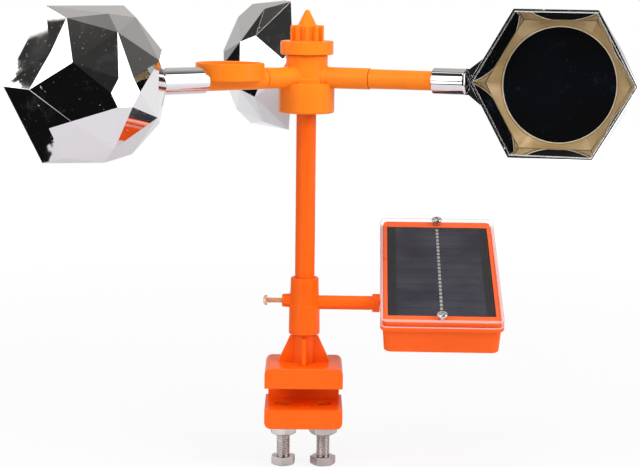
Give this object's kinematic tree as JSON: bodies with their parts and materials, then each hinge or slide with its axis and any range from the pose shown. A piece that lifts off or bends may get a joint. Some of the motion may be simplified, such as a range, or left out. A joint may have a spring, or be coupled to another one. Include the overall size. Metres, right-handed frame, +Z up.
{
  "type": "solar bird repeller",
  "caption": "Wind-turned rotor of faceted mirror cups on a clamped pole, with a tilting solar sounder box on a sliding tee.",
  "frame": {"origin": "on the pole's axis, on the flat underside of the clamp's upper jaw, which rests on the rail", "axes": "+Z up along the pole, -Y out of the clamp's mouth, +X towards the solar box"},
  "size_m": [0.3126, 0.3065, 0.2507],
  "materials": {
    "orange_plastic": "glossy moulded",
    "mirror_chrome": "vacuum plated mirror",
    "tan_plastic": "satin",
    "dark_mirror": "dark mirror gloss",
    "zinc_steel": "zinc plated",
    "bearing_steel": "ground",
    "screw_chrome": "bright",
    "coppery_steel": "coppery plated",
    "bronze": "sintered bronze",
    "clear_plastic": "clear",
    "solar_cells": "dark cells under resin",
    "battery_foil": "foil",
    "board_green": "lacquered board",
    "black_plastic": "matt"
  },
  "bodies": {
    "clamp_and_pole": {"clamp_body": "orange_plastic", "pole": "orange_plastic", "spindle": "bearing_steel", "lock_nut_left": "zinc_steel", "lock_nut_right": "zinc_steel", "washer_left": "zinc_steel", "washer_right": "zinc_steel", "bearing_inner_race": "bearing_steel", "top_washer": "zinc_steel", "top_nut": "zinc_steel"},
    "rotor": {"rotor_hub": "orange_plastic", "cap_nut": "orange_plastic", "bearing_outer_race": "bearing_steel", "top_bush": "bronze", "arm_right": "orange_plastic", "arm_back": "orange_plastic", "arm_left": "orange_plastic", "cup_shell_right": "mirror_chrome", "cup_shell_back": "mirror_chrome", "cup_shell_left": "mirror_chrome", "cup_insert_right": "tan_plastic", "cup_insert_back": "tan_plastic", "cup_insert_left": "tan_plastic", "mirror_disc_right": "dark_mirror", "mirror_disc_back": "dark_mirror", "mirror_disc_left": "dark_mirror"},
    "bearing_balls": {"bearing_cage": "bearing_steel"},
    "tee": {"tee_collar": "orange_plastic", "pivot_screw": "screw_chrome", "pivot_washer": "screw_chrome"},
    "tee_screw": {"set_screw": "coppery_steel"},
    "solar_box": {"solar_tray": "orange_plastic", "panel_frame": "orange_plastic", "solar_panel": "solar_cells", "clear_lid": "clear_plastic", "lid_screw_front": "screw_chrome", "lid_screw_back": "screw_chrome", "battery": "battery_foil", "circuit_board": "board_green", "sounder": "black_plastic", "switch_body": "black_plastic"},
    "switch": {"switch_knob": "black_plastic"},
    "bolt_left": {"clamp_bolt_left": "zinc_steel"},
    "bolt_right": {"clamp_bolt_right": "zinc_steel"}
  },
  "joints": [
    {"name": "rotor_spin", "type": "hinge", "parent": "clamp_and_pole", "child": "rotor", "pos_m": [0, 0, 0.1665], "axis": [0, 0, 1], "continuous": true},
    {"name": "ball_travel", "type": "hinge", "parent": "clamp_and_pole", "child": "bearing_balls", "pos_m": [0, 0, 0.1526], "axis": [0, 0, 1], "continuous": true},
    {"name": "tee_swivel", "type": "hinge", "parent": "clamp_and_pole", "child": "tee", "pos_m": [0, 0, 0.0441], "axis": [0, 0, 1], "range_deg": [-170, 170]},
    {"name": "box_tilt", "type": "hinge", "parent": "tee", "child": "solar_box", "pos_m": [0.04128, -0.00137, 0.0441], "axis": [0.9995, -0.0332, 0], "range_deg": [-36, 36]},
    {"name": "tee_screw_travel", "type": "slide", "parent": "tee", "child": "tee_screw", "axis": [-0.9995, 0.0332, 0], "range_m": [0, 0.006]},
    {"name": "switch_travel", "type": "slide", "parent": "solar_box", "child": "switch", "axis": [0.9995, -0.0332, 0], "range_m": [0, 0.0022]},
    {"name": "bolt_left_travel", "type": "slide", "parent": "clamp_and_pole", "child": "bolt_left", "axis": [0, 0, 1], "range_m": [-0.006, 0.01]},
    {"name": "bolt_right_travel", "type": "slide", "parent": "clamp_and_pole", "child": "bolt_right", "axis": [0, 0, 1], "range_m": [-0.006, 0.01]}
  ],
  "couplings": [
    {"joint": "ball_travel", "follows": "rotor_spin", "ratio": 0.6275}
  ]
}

#### Required task
Copy out all of the lines above exactly.

#### Written solution
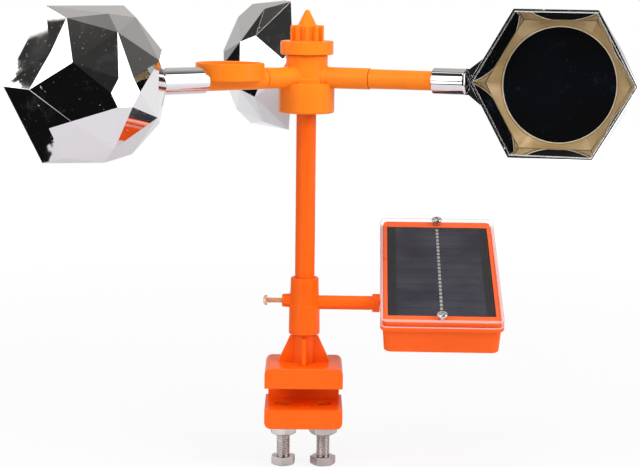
Give this object's kinematic tree as JSON: bodies with their parts and materials, then each hinge or slide with its axis and any range from the pose shown. A piece that lifts off or bends may get a joint. Some of the motion may be simplified, such as a range, or left out. A joint may have a spring, or be coupled to another one. Include the overall size. Metres, right-handed frame, +Z up.
{
  "type": "solar bird repeller",
  "caption": "Wind-turned rotor of faceted mirror cups on a clamped pole, with a tilting solar sounder box on a sliding tee.",
  "frame": {"origin": "on the pole's axis, on the flat underside of the clamp's upper jaw, which rests on the rail", "axes": "+Z up along the pole, -Y out of the clamp's mouth, +X towards the solar box"},
  "size_m": [0.3126, 0.3065, 0.2507],
  "materials": {
    "orange_plastic": "glossy moulded",
    "mirror_chrome": "vacuum plated mirror",
    "tan_plastic": "satin",
    "dark_mirror": "dark mirror gloss",
    "zinc_steel": "zinc plated",
    "bearing_steel": "ground",
    "screw_chrome": "bright",
    "coppery_steel": "coppery plated",
    "bronze": "sintered bronze",
    "clear_plastic": "clear",
    "solar_cells": "dark cells under resin",
    "battery_foil": "foil",
    "board_green": "lacquered board",
    "black_plastic": "matt"
  },
  "bodies": {
    "clamp_and_pole": {"clamp_body": "orange_plastic", "pole": "orange_plastic", "spindle": "bearing_steel", "lock_nut_left": "zinc_steel", "lock_nut_right": "zinc_steel", "washer_left": "zinc_steel", "washer_right": "zinc_steel", "bearing_inner_race": "bearing_steel", "top_washer": "zinc_steel", "top_nut": "zinc_steel"},
    "rotor": {"rotor_hub": "orange_plastic", "cap_nut": "orange_plastic", "bearing_outer_race": "bearing_steel", "top_bush": "bronze", "arm_right": "orange_plastic", "arm_back": "orange_plastic", "arm_left": "orange_plastic", "cup_shell_right": "mirror_chrome", "cup_shell_back": "mirror_chrome", "cup_shell_left": "mirror_chrome", "cup_insert_right": "tan_plastic", "cup_insert_back": "tan_plastic", "cup_insert_left": "tan_plastic", "mirror_disc_right": "dark_mirror", "mirror_disc_back": "dark_mirror", "mirror_disc_left": "dark_mirror"},
    "bearing_balls": {"bearing_cage": "bearing_steel"},
    "tee": {"tee_collar": "orange_plastic", "pivot_screw": "screw_chrome", "pivot_washer": "screw_chrome"},
    "tee_screw": {"set_screw": "coppery_steel"},
    "solar_box": {"solar_tray": "orange_plastic", "panel_frame": "orange_plastic", "solar_panel": "solar_cells", "clear_lid": "clear_plastic", "lid_screw_front": "screw_chrome", "lid_screw_back": "screw_chrome", "battery": "battery_foil", "circuit_board": "board_green", "sounder": "black_plastic", "switch_body": "black_plastic"},
    "switch": {"switch_knob": "black_plastic"},
    "bolt_left": {"clamp_bolt_left": "zinc_steel"},
    "bolt_right": {"clamp_bolt_right": "zinc_steel"}
  },
  "joints": [
    {"name": "rotor_spin", "type": "hinge", "parent": "clamp_and_pole", "child": "rotor", "pos_m": [0, 0, 0.1665], "axis": [0, 0, 1], "continuous": true},
    {"name": "ball_travel", "type": "hinge", "parent": "clamp_and_pole", "child": "bearing_balls", "pos_m": [0, 0, 0.1526], "axis": [0, 0, 1], "continuous": true},
    {"name": "tee_swivel", "type": "hinge", "parent": "clamp_and_pole", "child": "tee", "pos_m": [0, 0, 0.0441], "axis": [0, 0, 1], "range_deg": [-170, 170]},
    {"name": "box_tilt", "type": "hinge", "parent": "tee", "child": "solar_box", "pos_m": [0.04128, -0.00137, 0.0441], "axis": [0.9995, -0.0332, 0], "range_deg": [-36, 36]},
    {"name": "tee_screw_travel", "type": "slide", "parent": "tee", "child": "tee_screw", "axis": [-0.9995, 0.0332, 0], "range_m": [0, 0.006]},
    {"name": "switch_travel", "type": "slide", "parent": "solar_box", "child": "switch", "axis": [0.9995, -0.0332, 0], "range_m": [0, 0.0022]},
    {"name": "bolt_left_travel", "type": "slide", "parent": "clamp_and_pole", "child": "bolt_left", "axis": [0, 0, 1], "range_m": [-0.006, 0.01]},
    {"name": "bolt_right_travel", "type": "slide", "parent": "clamp_and_pole", "child": "bolt_right", "axis": [0, 0, 1], "range_m": [-0.006, 0.01]}
  ],
  "couplings": [
    {"joint": "ball_travel", "follows": "rotor_spin", "ratio": 0.6275}
  ]
}